>I recently wrote about the Ten Rules for Fiction Writers from The Guardian that writers are still chatting about online. Now comes, in Salon, A Reader’s Advice to Writers, specifically aimed at novelists.
What do readers want?
1. A protagonist who wants something.
2. A protagonist who does something.
3. Story/Characters/Theme/Setting, in that order.
4. Beautiful prose style isn’t that important.
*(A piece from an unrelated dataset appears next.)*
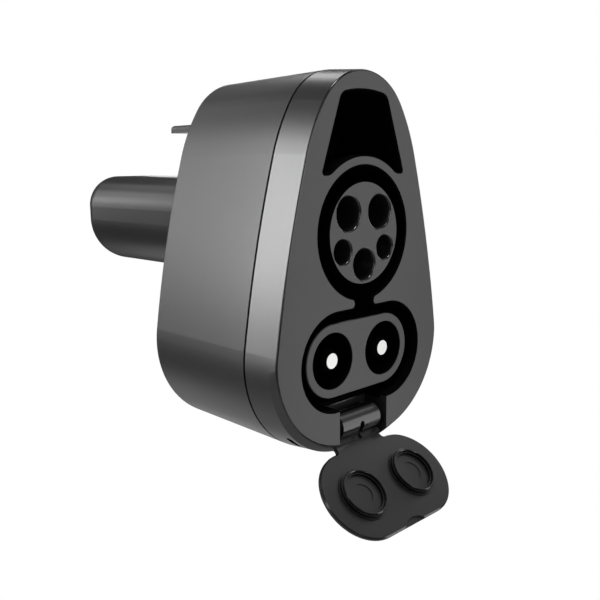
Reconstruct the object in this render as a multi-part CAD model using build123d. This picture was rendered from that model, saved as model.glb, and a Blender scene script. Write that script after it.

5. “A sense of humor couldn’t hurt.”
Hmm. Okay. Thanks to this reader for this advice. But I’m a reader, too, in addition to being a writer. I find that “funny” gets in the way, often. That’s not the kind of book I like to read, and that’s not the kind of book I write. And while I recognize that “beautiful prose style” isn’t important to many/most readers (otherwise John Grisham would still be practicing law in Mississippi), it does help set the ordinary book apart from the extraordinary, and I don’t know any writer who is thrilled about ordinary. I can’t argue with the first three on the list though, and they’re good to remember as I put the finishing touches on my novel.
>reminds me of high school when several kids asked our english teacher – can we have a happy book?
>Eh, the Salon guidelines are bland enough and general enough to cover just about any book I have ever seen, from the very worst to the very best, so you don't really end up anywhere with them.
But that's how all writer guidelines seem to come across anyway.